I recently wrote a blog looking at one of the most debated topics in retirement:
Should you generate retirement income by:
- Selling units from your investments?
or - Living off natural income such as dividends and bond income?
The response was fascinating.
Some people immediately jumped to the maths.
"If both portfolios return 7% and you withdraw 4%, what’s the difference?"
And mathematically… that is a fair challenge.
If two portfolios produce the same total return, and you withdraw the same amount, the spreadsheet may suggest there is little difference.
But retirement planning was never just about spreadsheets.
That is where I think our industry sometimes misses the point.
The Maths Matters… But Behaviour Matters More
I am not arguing with investment theory.
In fact, many of the responses were technically right:
High-dividend portfolios may underperform broader equity markets over the long term.
Dividends can be cut.
Bond coupons can change.
Tax rules can make one strategy more efficient than another.
And yes—there is no magic “4% portfolio” that rises neatly with inflation forever.
All true.
But here is my question:
What happens when a client sees their portfolio fall by 20% in retirement and their only income strategy is to sell units?
That is not a spreadsheet problem.
That is a human problem.
That is when behaviour enters the room.
Retirement Is Different from Accumulation
When you are building wealth, volatility feels different.
Markets fall… you keep contributing.
Time is on your side.
Retirement changes everything.
Now withdrawals begin.
Now headlines matter more.
Now emotions matter more.
Now people start asking questions like:
"Am I running out?"
"Should I stop spending?"
"Should I move to cash?"
"Did I retire too early?"
And this is where retirement income planning becomes far more than portfolio construction.
It becomes psychology.
The Real Question Is Not “Which Strategy Is Best?”
The real question is:
What helps this person stay invested and sleep at night?

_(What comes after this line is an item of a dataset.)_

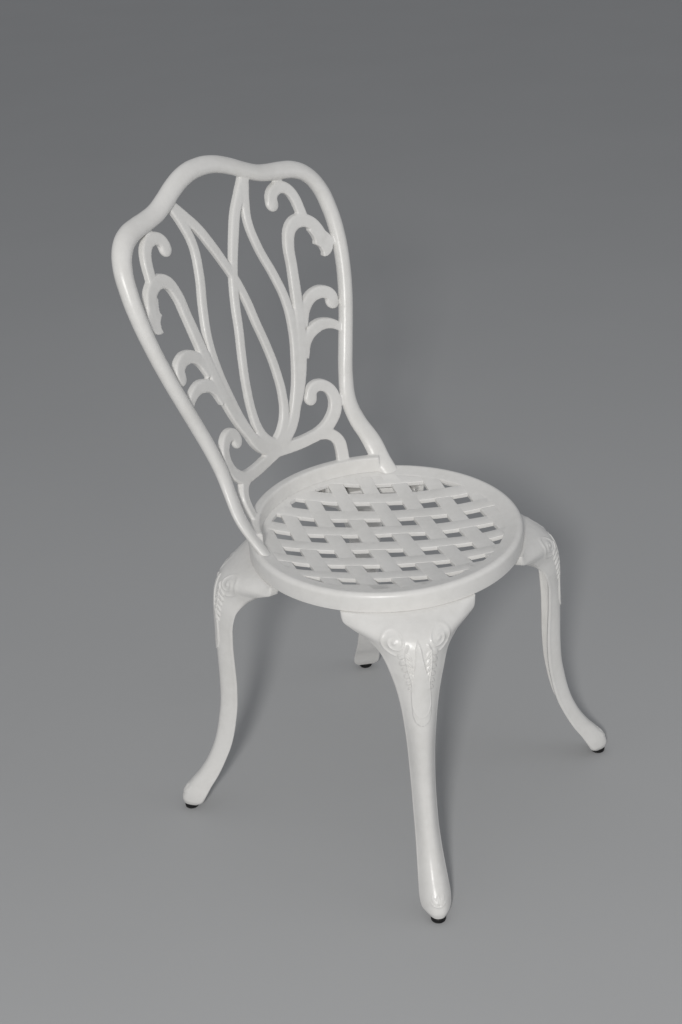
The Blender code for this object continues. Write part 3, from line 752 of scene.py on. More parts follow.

For some people, selling units works perfectly.
They understand markets.
They trust the process.
They focus on total return.
For others, seeing income arrive naturally from dividends or bonds creates confidence.

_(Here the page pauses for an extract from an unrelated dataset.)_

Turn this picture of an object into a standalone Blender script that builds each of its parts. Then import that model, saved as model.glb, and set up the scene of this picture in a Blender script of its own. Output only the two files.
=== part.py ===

They feel they are “living off the income” rather than “eating into capital.”
Technically, the difference may be small.
Behaviourally, it can be enormous.
And if a strategy helps someone avoid panic-selling in year three of retirement…
That strategy may be worth more than a few basis points of theoretical outperformance.
Retirement Planning Is Bigger Than One Chart
One of the other comments I received was fair:
"Is it realistic to assume someone retires at 65 and lives to 100?"
Probably not for everyone.
"What about volatility?"
Absolutely.
"What about tax, inheritance planning, other pensions, ISAs, property, spouses, care costs?"
Exactly.
And that is precisely the point.
A retirement income strategy should never be built around one chart.
It should be built around:
- Health
- Family
- Spending needs
- Tax position
- Capacity for loss
- Other assets
- Legacy wishes
- Emotional tolerance to volatility
Because retirement is not an investment problem.
It is a life planning problem.
My View
I am not anti-selling units.
I am not anti-natural income.
I am anti one-size-fits-all retirement planning.
Some people need efficiency.
Some need flexibility.
Some need certainty.
Some simply need confidence.
The real skill is not choosing between dividends or withdrawals.
The real skill is helping someone stay the course for 20, 30, or even 35 years.
Because in retirement…
the best strategy is often the one a person can actually live with.